From the Gunroom #7 James II: The Last Medieval Prince
Two weeks ago, on Trafalgar Night, I precociously suggested to several of the staff from the National Maritime Museum that there should be a major exhibit on King James II. My ambitions were quickly shot down when I was unable to name a single person in addition to myself who would be interested in attending. I think that as a person and a monarch, James II has received a raw deal from historians and the general public. He has a terrible reputation, and at very best the man was damned with faint praise. I would wager that James II’s reputation as England’s worst monarch is in a pretty dead heat with King John (Lackland), King Richard III, and Queen Mary I. I would argue that these are not fair comparisons.

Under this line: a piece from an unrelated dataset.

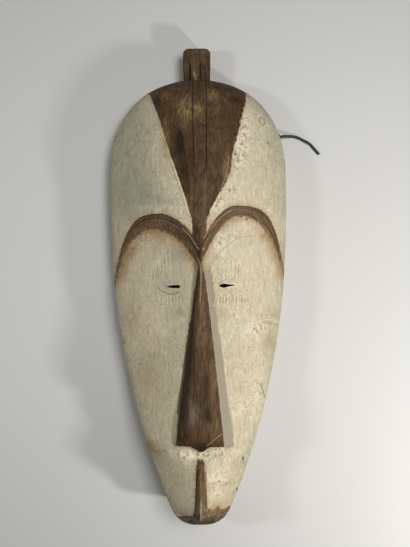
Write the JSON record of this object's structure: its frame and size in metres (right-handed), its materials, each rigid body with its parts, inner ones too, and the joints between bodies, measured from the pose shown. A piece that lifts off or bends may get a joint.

I’ve said a few times that James was a man totally incapable of nuance. He had his father’s inflexibility and was essentially unable to compromise on his rights and prerogatives. As Lord High Admiral, this was not such a failing and James imprinted some aspects of his personality on the nascent Royal Navy. As monarch it was a significant contribution to his downfall. James had his father’s intransigence, and an apparently honest conviction that his rule was divinely ordained. James didn’t plot, didn’t scheme. He wasn’t Doctor Claw, sitting behind a desk cloaked in shadow while stroking his cat. He was open and forthright with his intentions, and expected that his clients – those people he had chosen personally, and whose careers he had furthered- would be loyal to him and follow his instructions. I don’t think James II was so much an example of how good military leaders often make poor heads of government despite both halves of that statement being true. I think that a better description is that James II was England’s last medieval Prince. His religious convictions, his personal courage as Lord High Admiral and Captain General, his centralized view of the state and the monarchy, and his extreme, essentially feudal conceptions of patronage all indicate to me that his mindset was not Early Modern, but Medieval. To put it another way, he was so convinced of his concept of the world that he was unable to to recognize how it actually worked. That he was successful as Lord High Admiral implies that in many ways the Royal Navy was even after the Restoration still largely a latent medieval organization both in terms of the creation and control of forces. James II didn’t so much innovate the Royal Navy as take an existing system and provide protocols and processes for new phenomena. But as that’s what I’m currently writing about in my PhD, I digress. The Navy was exactly what James expected as an institution, and so he was able to work with it. Within the Royal Navy environment, his expectations for subordinates was in line with how his subordinates expected to related to him as Lord High Admiral. As monarch, not so much.
I would like to thank those who have written about James, such as Professor Andrew Lambert and Dr David Davies for their contributions to this discussion. I also thank them for their subsequent discussions with me on this subject.
One of the major reasons for my initial involvement with this website was a desire to find a place to host a series of podcasted panel discussions which would examine the practice of history itself. Finally, I have been able to get this project off the ground as this past weekend I have purchased the digital recording unit that will allow me to actually get the discussions done. In the next two months, I will be recording as many of these podcasted discussions as I can, and will feature topics including individual and collective interdisciplinary study, complexity in the study of history, the future of archives and primary source research, history as celebration or commemoration, the use of practical experience in the study of history, the changing structure of academic society and social media, as well as what can historians do besides become academia. The goal of this project is to air these important discussions so that those students who are considering a career in academia, whether history or not, can actually hear about how academia is changing. Despite some issues with finding equipment and a recording space I have to admit that there has been a great response when I sought people to participate in these podcasts. I am in the process of confirming the panellists and I will announce them in advance of each release. Hopefully within a month I will have the first podcast ready and available on this very site.
This blog may be taking a bit of a back seat in the next two months, I’m in the run up to the end of my second year of my PhD. To ensure that I can begin my writing-up period next January I need to essentially rewrite everything I have so far, and add twelve thousand words (the equivalent of one new chapter). On the other hand, my writing process may also likely create some interesting short discussions which I will share. In the next few weeks I have trips to Oxford (for the Alan Villiers Memorial Lecture) and to Exeter on the 27th of November for a seminar by my supervisor Dr Alan James and Dr Elaine Murphy on Revolutionary Navies. It’s going to be absolutely fascinating and I strongly encourage people to go if you can make it.
Next time you’re at the NMM tell them the interest in a James II and VII exhibition has doubled – I’d definitely go!
Interesting stuff, plenty to think about. Good luck with the writing and rewriting.
Thank you for sharing your insight on James II. I am working my way through NAM Rodger’s The Command of the Ocean and was perplexed by the seeming disconnect between the Duke of York’s naval valor, as described by Capt. Narbrough (pg. 81) and widespread public opinion during his life and his legacy. I would be interested in reviewing your dissertation when published.